No Flyers team has ever gone an entire period in a playoff game without a shot. It was the Flyers' fewest shots in a full, 20-minute period in a playoff game since April 25, 2004, in Game 2 against Toronto in the Eastern Conference semifinals.

Until Larsson opened the floodgates for the Devils, the Flyers were just one frame away from taking a two-game stranglehold to the road. That evaporated as quickly as Larsson's shot danced down the twine behind Bryzgalov.

"We just had to win one period in one game to have a 2-0 lead going into New Jersey," Matt Read said. "We didn't take advantage of the situation and we came out flat. We didn't give them the respect they deserved."

Read opened the scoring for the Flyers in the first 2:53, handing them a one-goal cushion after two separate whacks at a puck in front of Brodeur. It's amazing it lasted as long as it did.

Any semblance of the Flyers' aggressive system collapsed over the second half of the game - and the Flyers' skated off the chewed-up second-period ice to a chorus of boos from the home crowd. Yes, they were still leading at the point, though it didn't feel like it.

The Devils' desperation was apparent, likely knowing the Flyers are a perfect 18-0 in series when they have a two-games-to-none chokehold. Rather than recoil when being thwarted by Bryzgalov in the second period, New Jersey came out even harder in the third.

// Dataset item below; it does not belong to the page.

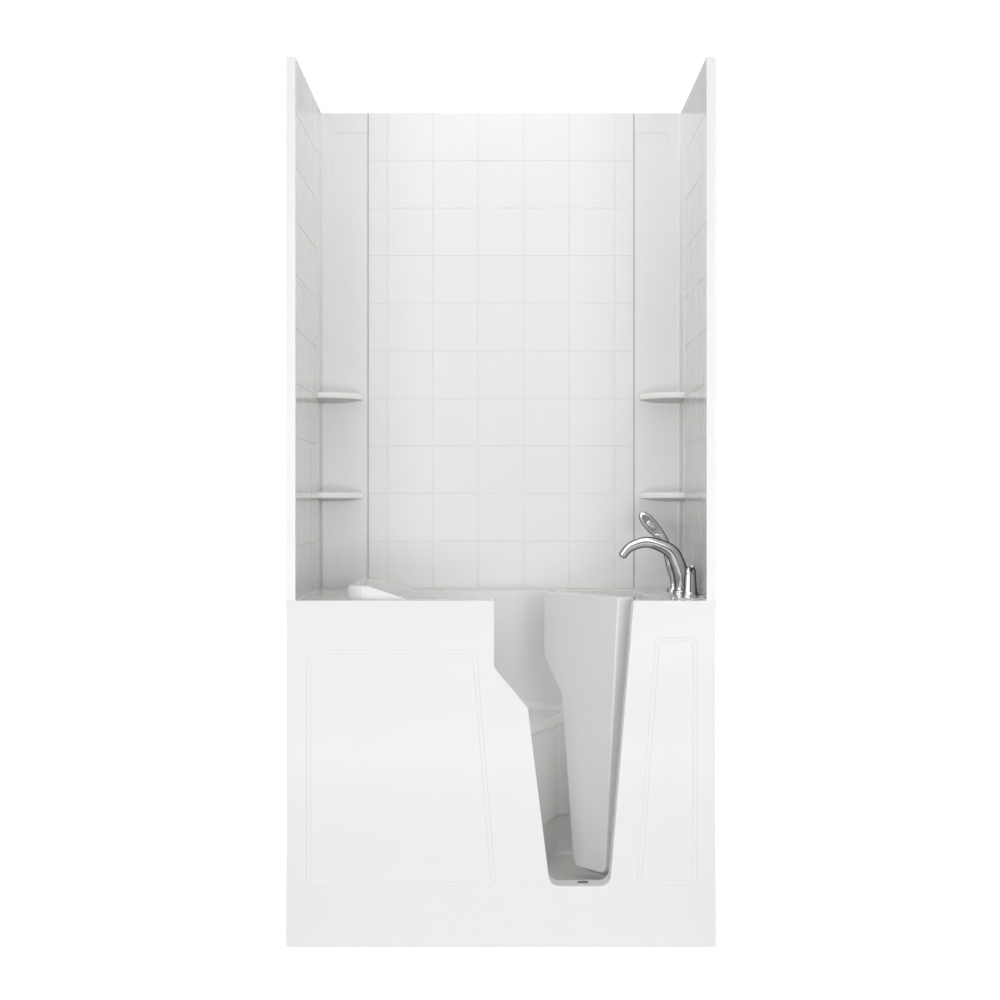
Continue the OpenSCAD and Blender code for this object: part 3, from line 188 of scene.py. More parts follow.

"They played an unbelievable game," Bryzgalov said. "They played the whole 60 minutes, they just kept coming and coming, pushing and pushing."

The Devils had outhit, outshot, and outmuscled the Flyers in their own building - all without their star player. Little of the blame could be levied on Bryzgalov's performance. There are only so many point-blank bullets one man can realistically be expected to stop in a period-and-a-half.

"Bryz was unbelievable," Jaromir Jagr said. "The way they played, they were in our zone for probably 18 minutes in the second period. It's tough to get shots when they're in our zone the whole time. They won all the battles. They got all the loose pucks. They played very well. We didn't play good at all. End of story."